-------- Given material --------

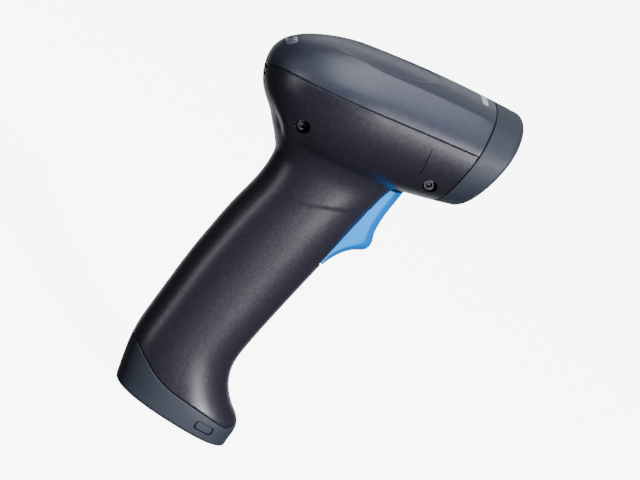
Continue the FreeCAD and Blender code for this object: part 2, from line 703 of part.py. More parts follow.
leds = [box("illumination_led_%d" % k, 1.2, 3.2, 3.2, (54.0, y, 151.6)) for k, y in enumerate(light_places)]
led_set = document.addObject("Part::Compound", "illumination_led_set")
led_set.Links = leds
publish(led_set, "illumination_leds", stand)
light_lenses = [cylinder("illumination_lens_%d" % k, 2.9, 2.4, (54.8, y, 151.6), (1, 0, 0))
                for k, y in enumerate(light_places)]
lens_set = document.addObject("Part::Compound", "illumination_lens_set")
lens_set.Links = light_lenses
publish(lens_set, "illumination_lenses", stand)
flex = prism("engine_flex", [(36.8, 136.0), (36.5, 136.0), (35.2, 141.0), (31.1, 143.9), (31.1, 144.2),
                             (35.4, 141.3), (36.8, 136.6)], 10.0)
publish(flex, "engine_flex_cable", stand)

# ---------------------------------------------------------------- battery and foot electronics (row frame)

cell_x = -7.5
cell_foot = 12.9
cell_length = 65.0
cell_radius = 9.2
cell = cylinder("battery_cell", cell_radius, cell_length, (cell_x, 0, cell_foot), (0, 0, 1))
publish(cell, "battery_cell")
cradle_foot = 10.0
cradle_length = 71.4
cradle_wall = cylinder("cradle_wall", 11.0, cradle_length, (cell_x, 0, cradle_foot), (0, 0, 1))
cradle_bore = cylinder("cradle_bore", 9.5, cradle_length - 2.8, (cell_x, 0, cradle_foot + 1.4), (0, 0, 1))
cradle_front = box("cradle_front", 40.0, 40.0, cradle_length + 4.0,
                   (cell_x + 22.0, 0, cradle_foot + cradle_length / 2.0))
publish(cut("cradle", cradle_wall, cradle_bore, cradle_front), "battery_cradle")
contact_x = cell_x - 2.0
lower_contact_height = cradle_foot + 1.65
upper_contact_height = cell_foot + cell_length + 0.3
publish(box("lower_contact", 6.0, 8.0, 0.5, (contact_x, 0, lower_contact_height)), "battery_contact_lower")
publish(box("upper_contact", 6.0, 8.0, 0.5, (contact_x, 0, upper_contact_height)), "battery_contact_upper")
publish(box("handle_board", 1.2, 12.0, 58.0, (4.6, 0, 45.0)), "handle_board")
foot_board = plate("foot_board", rectangle(20.0, 18.0, (2.4, 0.0)), 1.2)
foot_board.Placement = Placement(Vector(0, 0, 8.6), Rotation())
publish(foot_board, "foot_board")
socket_shell = box("socket_shell", 3.3, 9.0, 7.2, (socket_x, 0, 5.0))
socket_hollow = box("socket_hollow", 2.7, 8.4, 6.6, (socket_x, 0, 4.5))
socket_tongue = box("socket_tongue", 0.7, 6.6, 5.4, (socket_x, 0, 5.3))
publish(fuse("socket", cut("socket_case", socket_shell, socket_hollow), socket_tongue), "charging_socket")
contact_pins = [cylinder("charge_contact_%d" % k, 1.5, 8.3, (x, y, 0.3), (0, 0, 1))
                for k, (x, y) in enumerate(contact_places)]
contact_set = document.addObject("Part::Compound", "charge_contact_set")
contact_set.Links = contact_pins
publish(contact_set, "charge_contacts")

# ---------------------------------------------------------------- checks and export

document.recompute()
for item in document.Objects:
    if "Invalid" in item.State or "Error" in item.State:
        raise RuntimeError("%s failed: %s" % (item.Name, item.State))
os.makedirs("parts", exist_ok=True)
for item, placement in sub_parts:
    if placement is not None:
        item.Placement = placement.multiply(item.Placement)
for item, placement in sub_parts:
    shape = item.Shape
    if shape.isNull() or not shape.isValid():
        raise RuntimeError("%s has no valid shape" % item.Label)
    shape.exportStep("parts/%s.step" % item.Label)
    bounds = shape.BoundBox
    print("%-24s solids %d volume %9.1f  x %6.1f %6.1f  y %6.1f %6.1f  z %6.1f %6.1f"
          % (item.Label, len(shape.Solids), shape.Volume, bounds.XMin, bounds.XMax,
             bounds.YMin, bounds.YMax, bounds.ZMin, bounds.ZMax))
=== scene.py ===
"""Looks of the handheld barcode scanner: the casing is rebuilt as fine meshes from the same
measures as the CAD, in its level-head frame in millimetres, and set in the row frame in metres."""
import json
import math

import bmesh
import bpy
import numpy as np
from mathutils import Matrix, Vector


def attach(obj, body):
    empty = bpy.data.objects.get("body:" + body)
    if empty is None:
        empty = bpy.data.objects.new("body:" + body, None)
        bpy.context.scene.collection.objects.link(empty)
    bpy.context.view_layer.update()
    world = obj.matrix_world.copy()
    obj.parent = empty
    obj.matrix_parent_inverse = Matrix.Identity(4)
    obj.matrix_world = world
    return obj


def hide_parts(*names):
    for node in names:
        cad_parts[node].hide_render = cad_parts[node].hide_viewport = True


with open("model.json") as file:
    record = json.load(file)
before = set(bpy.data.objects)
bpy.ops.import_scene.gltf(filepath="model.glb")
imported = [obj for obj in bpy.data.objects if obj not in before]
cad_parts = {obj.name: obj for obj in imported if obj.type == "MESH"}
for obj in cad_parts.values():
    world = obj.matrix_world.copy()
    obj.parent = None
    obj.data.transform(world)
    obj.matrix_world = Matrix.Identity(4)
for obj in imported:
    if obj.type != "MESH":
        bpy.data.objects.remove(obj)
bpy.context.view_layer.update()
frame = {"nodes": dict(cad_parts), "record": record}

nodes = frame["nodes"]

PITCH = math.radians(10.5)
COS_PITCH, SIN_PITCH = math.cos(PITCH), math.sin(PITCH)
WALL = 2.2

# Half the gap of a seam, of the side seam and of the middle seam, and the radius of the seams' edges.
HALF_GAP, SIDE_GAP, MIDDLE_GAP, EDGE = 0.17, 0.11, 0.1, 0.32
EDGE_STEPS = np.array([0.0, 0.06, 0.15, EDGE, 0.6])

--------

**Exercise description**
Nothing but the lines from the line that contains "document.recompute()" through the line that contains "obj.parent = empty" should be given again, each exactly as it stands, both ends included.

**Expected answer**
document.recompute()
for item in document.Objects:
    if "Invalid" in item.State or "Error" in item.State:
        raise RuntimeError("%s failed: %s" % (item.Name, item.State))
os.makedirs("parts", exist_ok=True)
for item, placement in sub_parts:
    if placement is not None:
        item.Placement = placement.multiply(item.Placement)
for item, placement in sub_parts:
    shape = item.Shape
    if shape.isNull() or not shape.isValid():
        raise RuntimeError("%s has no valid shape" % item.Label)
    shape.exportStep("parts/%s.step" % item.Label)
    bounds = shape.BoundBox
    print("%-24s solids %d volume %9.1f  x %6.1f %6.1f  y %6.1f %6.1f  z %6.1f %6.1f"
          % (item.Label, len(shape.Solids), shape.Volume, bounds.XMin, bounds.XMax,
             bounds.YMin, bounds.YMax, bounds.ZMin, bounds.ZMax))
=== scene.py ===
"""Looks of the handheld barcode scanner: the casing is rebuilt as fine meshes from the same
measures as the CAD, in its level-head frame in millimetres, and set in the row frame in metres."""
import json
import math

import bmesh
import bpy
import numpy as np
from mathutils import Matrix, Vector


def attach(obj, body):
    empty = bpy.data.objects.get("body:" + body)
    if empty is None:
        empty = bpy.data.objects.new("body:" + body, None)
        bpy.context.scene.collection.objects.link(empty)
    bpy.context.view_layer.update()
    world = obj.matrix_world.copy()
    obj.parent = empty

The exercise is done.